Sabrina (Kiernan Shipka, prone) is mourned by Aunt Zelda (Miranda Otto, left) and Nick Scratch (Gavin Leatherwood). Not the ending the show’s first three seasons would lead you to expect. (Diyah Pera /Netflix © 2020)
First, there’s the tonal shift. Sabrina had always walked the line between horror and humor, and successfully so. It even dipped into silly and sexy occasionally, as the stars were supposed to be high school kids.
But not at the end, which was unrelentingly grim — and resulted in the death of the titular character. For a show that treated death as a revolving door (“going to Hell and back” wasn’t an expression, it was a day trip), this sudden, cruel finality was … well, sudden and cruel.

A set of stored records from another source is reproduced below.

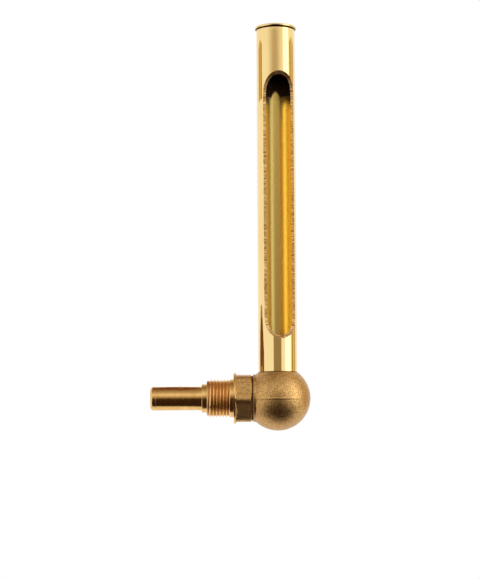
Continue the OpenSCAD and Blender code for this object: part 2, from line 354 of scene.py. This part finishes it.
# %% [markdown]
# ## Where shade is painted
# Painted shade darkens the brass where little light reaches: in the line under the cap, in the thread's
# roots, and inside the tube from the window's upper end upwards. The tube is also darker and duller in a
# band round its foot, just above the ball. Each place is a field of the position on the piece, so the
# darkening moves with it.


# %% Painted shade and darkening
def height(paint):
    """The height above the stem's axis."""
    return along(paint, "Z")


def from_stem_axis(paint):
    """The distance from the stem's axis: the length of (0, y, z)."""
    spot = paint.node("ShaderNodeTexCoord", output="Object")
    flat = paint.node("ShaderNodeVectorMath", {"operation": "MULTIPLY"}, {0: spot, 1: (0.0, 1.0, 1.0)})
    return paint.node("ShaderNodeVectorMath", {"operation": "LENGTH"}, {0: flat}, "Value")


# The arch's sizes shape the painted shade inside the tube.
ARCH_STEEPNESS, ARCH_RISE = 560.0, 3.6 * MM


def under_arch(paint):
    """A height that rises with the square of the distance from the tube's middle, up to a limit, so that a
    level of it is an arch."""
    off = along(paint, "X") - AXIS_X
    arch = paint.node("ShaderNodeMath", {"operation": "MINIMUM"}, {0: off * off * ARCH_STEEPNESS, 1: ARCH_RISE})
    return height(paint) + arch


# A darker, duller band on the tube just above the ball.
FOOT_LINE = (height, BALL_HI.z + 0.60 * MM, BALL_HI.z + 0.25 * MM, rgb(96, 60, 30))
# Painted shade under the cap's rim: below the rim the cap turns dark brown and dull.
CAP_GAP_SHADE = (height, TUBE_HI.z + 0.68 * MM, TUBE_HI.z + 0.60 * MM, rgb(80, 50, 30))
# Painted shade inside the tube: above an arch over the window's upper end the bore turns dark and dull.
INSIDE_SHADE = (under_arch, TUBE_HI.z - 33.7 * MM, TUBE_HI.z - 31.7 * MM, rgb(84, 66, 54))
# Painted shade in the thread's roots: below a radius the thread turns a darker tone and duller.
THREAD_ROOT_SHADE = (from_stem_axis, 10.1 * MM, 9.4 * MM, rgb(226, 172, 110))
print("dirt: foot line, cap line, inside_shade and thread roots")

# %% Skins
ALONG_TUBE, ALONG_STEM, ALL_WAYS = (1, 1, 0.02), (1, 0.05, 0.05), (1, 1, 1)
GOLD, OLD_GOLD = rgb(251, 224, 160), rgb(244, 209, 140)
POLISHED = skin("polished_brass", GOLD, OLD_GOLD, (0.05, 0.12), (900, ALONG_TUBE), (60, (1, 1, 0.3)),
                0.001 * MM, darkening=FOOT_LINE)
# The cap's skin carries the painted shade in the gap under its rim.
CAPPED = skin("cap_brass", GOLD, OLD_GOLD, (0.05, 0.12), (900, ALL_WAYS), (60, ALL_WAYS),
              0.001 * MM, darkening=CAP_GAP_SHADE)
# The bore's skin carries the painted shade inside the tube.
DRAWN = skin("drawn_brass", rgb(251, 224, 140), rgb(229, 198, 108), (0.18, 0.32), (1400, ALONG_TUBE),
             (1500, ALL_WAYS), 0.004 * MM, darkening=INSIDE_SHADE)
MILLED = skin("milled_brass", rgb(255, 214, 146), rgb(150, 96, 50), (0.28, 0.42), (900, (0.3, 0.3, 1.5)),
              (1500, (0.3, 0.3, 1.0)), 0.02 * MM, contrast=3.5)
CAST = skin("cast_brass", rgb(233, 189, 120), rgb(172, 127, 74), (0.32, 0.46), (1500, ALL_WAYS),
            (1600, ALL_WAYS), 0.14 * MM, contrast=4.5)
TURNED = skin("turned_brass", rgb(250, 208, 134), rgb(226, 174, 102), (0.12, 0.3), (700, ALONG_STEM),
              (350, (1, 0.4, 0.4)), 0.014 * MM)
# The thread's skin carries the painted shade in its roots.
THREADED = skin("threaded_brass", rgb(255, 222, 156), rgb(236, 190, 120), (0.12, 0.24), (900, ALONG_STEM),
                (350, (1, 0.4, 0.4)), 0.001 * MM, darkening=THREAD_ROOT_SHADE)
STEEL = skin("zinc_steel", rgb(176, 176, 180), rgb(120, 120, 126), (0.3, 0.5), (1500, ALL_WAYS),
             (400, ALL_WAYS), 0.01 * MM)
RUBBER = skin("black_rubber", rgb(42, 42, 44), rgb(24, 24, 26), (0.55, 0.75), (1500, ALL_WAYS),
              (500, ALL_WAYS), 0.02 * MM, metallic=0.0)
FIBRE = skin("pressed_fibre", rgb(112, 66, 40), rgb(70, 38, 24), (0.7, 0.9), (1800, ALL_WAYS),
             (600, ALL_WAYS), 0.05 * MM, metallic=0.0)
print("skins:", [material.name for material in bpy.data.materials if "brass" in material.name])

# %% [markdown]
# ## From a grid of points to a piece
# Most pieces here are surfaces of two parameters, so each is a grid of points: rows along the piece and
# columns round it. Several grids make one closed piece: they share their edge points, which are merged.

# %% Meshes from grids
SAME_POINT, NO_LENGTH = 0.0005 * MM, 0.0002 * MM


def grid_faces(rows, columns, first):
    """Vertex numbers of the quads of one grid, row by row, as whole arrays."""
    corner = first + np.arange(rows * columns).reshape(rows, columns)
    return np.stack([corner[:-1, :-1], corner[:-1, 1:], corner[1:, 1:], corner[1:, :-1]], -1).reshape(-1, 4)


def close_up(mesh):
    """Merges points that coincide, drops what has no area left and turns all faces outwards."""
    work = bmesh.new()
    work.from_mesh(mesh)
    bmesh.ops.remove_doubles(work, verts=work.verts, dist=SAME_POINT)
    bmesh.ops.dissolve_degenerate(work, edges=work.edges, dist=NO_LENGTH)
    bmesh.ops.delete(work, geom=[edge for edge in work.edges if edge.is_wire], context="EDGES")
    bmesh.ops.recalc_face_normals(work, faces=work.faces)
    open_edges = sum(1 for edge in work.edges if not edge.is_manifold)
    if open_edges:
        print(f"  {mesh.name}: {open_edges} edges aren't closed")
    work.to_mesh(mesh)
    work.free()


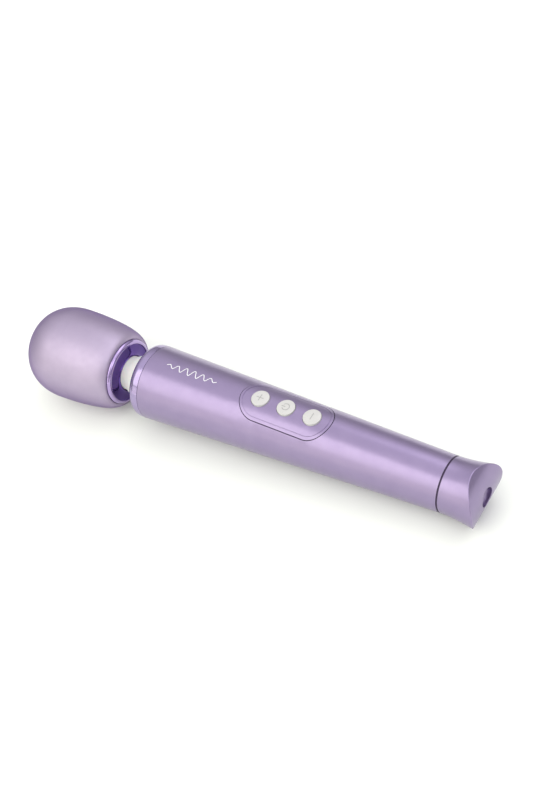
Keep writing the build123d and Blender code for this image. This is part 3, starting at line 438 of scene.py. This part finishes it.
def make_finishes():
    """Every material of the object, by the name of its slot in the record."""
    return {
        "lilac_silicone": finish(
            "lilac_silicone", ((0.445, 0.375, 0.51), (0.465, 0.39, 0.53)),
            (0.48, 0.54), 9 * MM, 0.12 * MM, 0.0008 * MM, metallic=1.0,
            specular_tint=(0.12, 0.08, 0.28, 1),
        ),
        "lilac_metallic": finish(
            "lilac_metallic", ((0.288, 0.228, 0.385), (0.308, 0.245, 0.405)),
            (0.30, 0.35), 6 * MM, 0.15 * MM, 0.0008 * MM, metallic=1.0, coat_weight=0.25,
            coat_roughness=0.15,
        ),
        "lilac_matte": finish(
            "lilac_matte", ((0.25, 0.19, 0.325), (0.265, 0.20, 0.34)),
            (0.54, 0.60), 6 * MM, 0.12 * MM, 0.0012 * MM, metallic=0.5,
        ),
        # A lighter, less metallic copy of the cap's lilac for the port's recess and bezel: painted light that
        # lifts their shade.
        "port_lilac_painted_light": finish(
            "port_lilac_painted_light", ((0.34, 0.27, 0.43), (0.36, 0.29, 0.45)),
            (0.40, 0.46), 4 * MM, 0.12 * MM, 0.001 * MM, metallic=0.2,
        ),
        "collar_satin": finish(
            "collar_satin", ((0.34, 0.275, 0.47), (0.37, 0.30, 0.50)),
            (0.12, 0.17), 5 * MM, 0.2 * MM, 0.0006 * MM, metallic=1.0,
        ),
        "lilac_chrome": finish(
            "lilac_chrome", ((0.40, 0.30, 0.56), (0.43, 0.33, 0.59)),
            (0.06, 0.10), 5 * MM, 0.4 * MM, 0.0003 * MM, metallic=1.0,
        ),
        # A darker copy of the ring's chrome for its hollow dish: painted shade and painted dark reflections of the
        # recess.
        "dish_shade_chrome": finish(
            "dish_shade_chrome", ((0.10, 0.055, 0.24), (0.12, 0.07, 0.27)),
            (0.03, 0.06), 5 * MM, 0.4 * MM, 0.0003 * MM, metallic=1.0,
        ),
        "white_silicone": finish(
            "white_silicone", ((0.69, 0.68, 0.67), (0.72, 0.71, 0.70)),
            (0.44, 0.52), 8 * MM, 0.15 * MM, 0.001 * MM, subsurface_weight=0.15,
            subsurface_scale=1.0 * MM,
        ),
        "white_plastic": finish(
            "white_plastic", ((0.53, 0.52, 0.515), (0.56, 0.55, 0.545)),
            (0.26, 0.34), 4 * MM, 0.2 * MM, 0.0006 * MM, coat_weight=0.3, coat_roughness=0.12,
        ),
        "sign_grey": finish(
            "sign_grey", ((0.33, 0.33, 0.33), (0.36, 0.36, 0.36)),
            (0.30, 0.38), 4 * MM, 0.2 * MM, 0.0006 * MM,
        ),
        "print_white": finish(
            "print_white", ((0.80, 0.80, 0.82), (0.86, 0.86, 0.88)),
            (0.40, 0.50), 3 * MM, 0.1 * MM, 0.001 * MM,
        ),
        "dark_seal": finish(
            "dark_seal", ((0.03, 0.013, 0.05), (0.04, 0.019, 0.065)),
            (0.5, 0.6), 3 * MM, 0.1 * MM, 0.004 * MM,
        ),
        "grey_shell": finish(
            "grey_shell", ((0.20, 0.20, 0.21), (0.24, 0.24, 0.25)),
            (0.45, 0.55), 8 * MM, 0.3 * MM, 0.01 * MM,
        ),
        "black_plastic": finish(
            "black_plastic", ((0.018, 0.018, 0.02), (0.028, 0.028, 0.03)),
            (0.35, 0.5), 5 * MM, 0.2 * MM, 0.006 * MM,
        ),
        "spring_steel": finish(
            "spring_steel", ((0.50, 0.49, 0.47), (0.58, 0.57, 0.55)),
            (0.22, 0.34), 3 * MM, 0.1 * MM, 0.002 * MM, metallic=1.0,
        ),
        "motor_steel": finish(
            "motor_steel", ((0.52, 0.52, 0.52), (0.60, 0.60, 0.60)),
            (0.25, 0.4), 5 * MM, 0.15 * MM, 0.002 * MM, metallic=1.0, stretch=(1, 12, 12),
        ),
        "magnet_ferrite": finish(
            "magnet_ferrite", ((0.05, 0.05, 0.055), (0.08, 0.08, 0.085)),
            (0.6, 0.75), 2 * MM, 0.15 * MM, 0.01 * MM,
        ),
        "bronze": finish(
            "bronze", ((0.42, 0.25, 0.12), (0.52, 0.32, 0.16)),
            (0.35, 0.5), 1.5 * MM, 0.1 * MM, 0.004 * MM, metallic=1.0,
        ),
        "weight_brass": finish(
            "weight_brass", ((0.62, 0.48, 0.22), (0.70, 0.55, 0.28)),
            (0.25, 0.4), 4 * MM, 0.15 * MM, 0.003 * MM, metallic=1.0, stretch=(1, 8, 8),
        ),
        "cell_wrap": finish(
            "cell_wrap", ((0.05, 0.20, 0.42), (0.06, 0.23, 0.47)),
            (0.18, 0.28), 9 * MM, 0.5 * MM, 0.004 * MM,
        ),
        "nickel": finish(
            "nickel", ((0.62, 0.60, 0.55), (0.70, 0.68, 0.62)),
            (0.2, 0.32), 2 * MM, 0.1 * MM, 0.002 * MM, metallic=1.0,
        ),
        "board_green": finish(
            "board_green", ((0.02, 0.14, 0.06), (0.03, 0.18, 0.08)),
            (0.25, 0.4), 2 * MM, 0.25 * MM, 0.01 * MM,
        ),
        "grey_foam": finish(
            "grey_foam", ((0.14, 0.14, 0.15), (0.22, 0.22, 0.23)),
            (0.85, 0.95), 0.8 * MM, 0.3 * MM, 0.06 * MM,
        ),
        "lead_insulation": finish(
            "lead_insulation", ((0.42, 0.03, 0.03), (0.50, 0.04, 0.04)),
            (0.35, 0.5), 3 * MM, 0.2 * MM, 0.004 * MM,
        ),
    }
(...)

It’s also thematically weird. We started the season with too many Sabrinas (two) and ended with too few (zero).
Worse, Sabrina’s boyfriend — who was an ex when the season began, and looked to stay that way — commits suicide to be with her in the afterlife. Look, folks, romanticizing suicide is not the message you want to send this show’s target audience of teens and young adults, OK? OK.
And as for the rest of the characters … well, we’ll never know. The investment we made in Hilda and Zelda and Roz and Theo and Harvey and so forth was apparently a bad one.
Essentially, the last couple of episodes of Sabrina felt like an entirely different show than what had gone before. Was it rushed? Unknown. Was it badly planned and executed? Absolutely.
Which means that CAOS is another show I can scratch off my list to recommend to others, along with Vikings and Game of Thrones. In all three cases, These were shows that I gave my heart and soul to, enthusiastically evangelized for and binged completely at the first opportunity. Now, I’m too disappointed for a re-watch — knowing how things end spoils all that came before.
There are a great many genre shows that have announced they are coming to an end. To Black Lightning, The Expanse, His Dark Materials, Lost in Space, Lucifer, Supergirl, Van Helsing, The Walking Dead and Wynnona Earp I say: Learn from the mistakes above. Respect your audience. Respect your characters. Respect your story.
And, for Odin’s sake, don’t rush it.